New York University recently announced that it is creating a brand new, three-year medical school on the NYU Winthrop Hospital campus in Mineola. NYU Long Island School of Medicine will have a curricular focus on training and producing primary care physicians and will offer full-tuition scholarships to all students in its MD degree program regardless of their merit or financial need.
The new program also received preliminary accreditation by the Liaison Committee on Medical Education (LCME), which is the accrediting body for educational programs at schools of medicine in the United States and Canada earlier this month. The approval denotes confidence in NYU’s plans for the proposed medical school that is paving the way for recruiting the first class of students for this July.
Final approval from the New York State Education Department is still pending and is expected to be approved later this spring.
NYU Long Island School of Medicine will serve as NYU’s second medical school and will be the only accelerated three-year MD program that is focused on primary care, including internal and community medicine, pediatrics, OB/GYN and surgery, offering students a conditional acceptance to a NYU Winthrop residency slot through the National Resident Matching Program (NMRP) upon matriculation. Students will be selected at the time of their application and interview based upon their commitment to training and practicing as primary care clinicians.
“What distinguishes NYU is its capacity for boldness and innovation,” said Andrew Hamilton, who is the president of New York University. “This new medical school is emblematic of that.
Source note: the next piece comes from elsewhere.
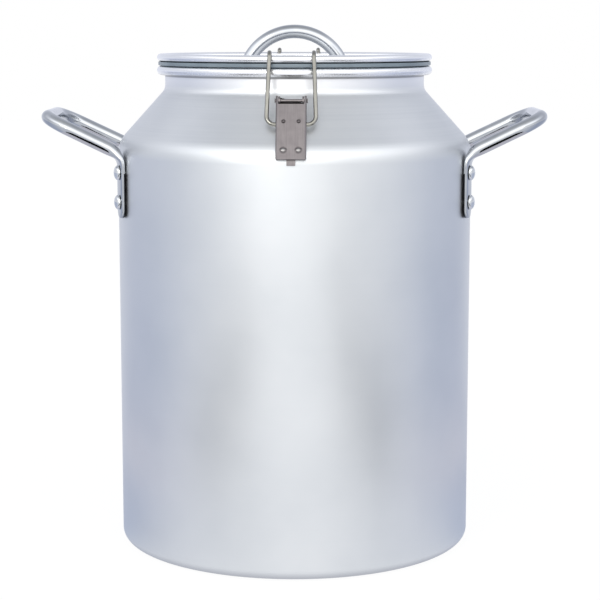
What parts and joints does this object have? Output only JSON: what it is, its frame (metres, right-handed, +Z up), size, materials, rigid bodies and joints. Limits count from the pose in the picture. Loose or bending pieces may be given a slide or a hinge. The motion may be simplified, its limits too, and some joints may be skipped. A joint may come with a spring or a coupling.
{
  "type": "clamp-lid steam canner",
  "caption": "Tall spun-metal canner with a conical shoulder, a dished lid held by two wire-bail toggle latches, rod loop side handles and an arched lid handle.",
  "frame": {"origin": "centre of the flat base, on the surface that the canner stands on", "axes": "+Z up, -Y towards the front latch, +X towards the right side handle"},
  "size_m": [0.3524, 0.2593, 0.3674],
  "materials": {
    "can_aluminium": "satin, fine lathe lines round the shoulder",
    "lid_aluminium": "satin, smoother on the rolled rim",
    "gasket_rubber": "matt slate blue-grey silicone",
    "handle_rod": "polished bright rod",
    "handle_rivets": "polished domed heads",
    "latch_steel": "pressed nickel-plated sheet, semi-matt",
    "latch_rivets": "small domed heads",
    "latch_wire": "drawn nickel-plated wire, warm"
  },
  "bodies": {
    "can": {"can_body": "can_aluminium", "left_handle": "handle_rod", "right_handle": "handle_rod", "left_handle_rivet_front_lower": "handle_rivets", "left_handle_rivet_front_upper": "handle_rivets", "left_handle_rivet_back_lower": "handle_rivets", "left_handle_rivet_back_upper": "handle_rivets", "right_handle_rivet_front_lower": "handle_rivets", "right_handle_rivet_front_upper": "handle_rivets", "right_handle_rivet_back_lower": "handle_rivets", "right_handle_rivet_back_upper": "handle_rivets", "front_latch_base": "latch_steel", "back_latch_base": "latch_steel", "front_latch_hinge_pin": "latch_steel", "back_latch_hinge_pin": "latch_steel", "front_latch_rivet_upper": "latch_rivets", "back_latch_rivet_upper": "latch_rivets", "front_latch_rivet_lower": "latch_rivets", "back_latch_rivet_lower": "latch_rivets"},
    "lid": {"lid": "lid_aluminium", "lid_gasket": "gasket_rubber", "lid_handle": "handle_rod", "lid_handle_rivet_left_inner": "handle_rivets", "lid_handle_rivet_left_outer": "handle_rivets", "lid_handle_rivet_right_inner": "handle_rivets", "lid_handle_rivet_right_outer": "handle_rivets"},
    "front_lever": {"front_latch_lever": "latch_steel"},
    "front_bail": {"front_latch_bail": "latch_wire"},
    "back_lever": {"back_latch_lever": "latch_steel"},
    "back_bail": {"back_latch_bail": "latch_wire"}
  },
  "joints": [
    {"name": "lid_lift", "type": "slide", "parent": "can", "child": "lid", "axis": [0, 0, 1], "range_m": [0, 0.036]},
    {"name": "front_lever_hinge", "type": "hinge", "parent": "can", "child": "front_lever", "pos_m": [-0.00179, -0.10803, 0.31819], "axis": [-0.9999, 0.0166, 0], "range_deg": [0, 130.1]},
    {"name": "front_bail_hinge", "type": "hinge", "parent": "front_lever", "child": "front_bail", "pos_m": [-0.00189, -0.1142, 0.30315], "axis": [-0.9999, 0.0166, 0], "range_deg": [-260.2, 0]},
    {"name": "back_lever_hinge", "type": "hinge", "parent": "can", "child": "back_lever", "pos_m": [0.00353, 0.10798, 0.31819], "axis": [0.9995, -0.0326, 0], "range_deg": [0, 130.1]},
    {"name": "back_bail_hinge", "type": "hinge", "parent": "back_lever", "child": "back_bail", "pos_m": [0.00373, 0.11416, 0.30315], "axis": [0.9995, -0.0326, 0], "range_deg": [-260.2, 0]}
  ],
  "couplings": [
    {"joint": "front_lever_hinge", "follows": "lid_lift", "rad_per_m": 63.026},
    {"joint": "front_bail_hinge", "follows": "lid_lift", "rad_per_m": -126.05},
    {"joint": "back_lever_hinge", "follows": "lid_lift", "rad_per_m": 63.026},
    {"joint": "back_bail_hinge", "follows": "lid_lift", "rad_per_m": -126.05}
  ]
}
By offering an exceptional educational experience, it will enable us to develop a new generation of medical leaders in primary care, an area of medicine where there is a pressing need. The launch of this program adds not just breadth, but real strength to our healthcare enterprise. NYU-trained physicians are among the world’s most highly respected; this new cohort will expand the good that can be done by our medical graduates.”
The proposed medical school at NYU Winthrop would accept 24 students for its first class in July with additional slots opening up soon after accommodating 40 students in each of its classes.
“There is a growing trend towards a flexible, accelerated MD curriculum for students who know early on the area of medicine in which they wish to specialize,” said Steven Shelov, who is the founding dean of the NYU Long Island School of Medicine. “We’ve worked closely with the LCME to develop a comprehensive and rigorous program that meets the needs of today’s students and we look forward to collaborating further on the next steps in establishing the new medical school.”
Prior to accepting the position as founding dean of the brand new school, Shelov served as Associate Dean of the Medical Student Education Program for NYU Winthrop Hospital Regional campus for Stony Brook Medicine. Throughout his career as an academic leader and educator, Shelov has served as chair of pediatrics at Maimonides and two other New York Metro hospitals. He is the recipient of the lifetime achievement award in education from the American Academy of Pediatrics and the George Armstrong Award from the Academic Pediatric Association.
Robert I. Grossman, who is the Saul J. Farber Dean of NYU School of Medicine and CEO of NYU Langone Health, offers his support for the new medical school as well.
“There is no medical school in New York State or the tristate region, exclusively devoted to training primary care physicians as well as health service delivery,” said Grossman. “Moreover, the proposed NYU Long Island School of Medicine would be unique in the region in offering a three-year pathway to the MD degree facilitating earlier entry to clinical practice.”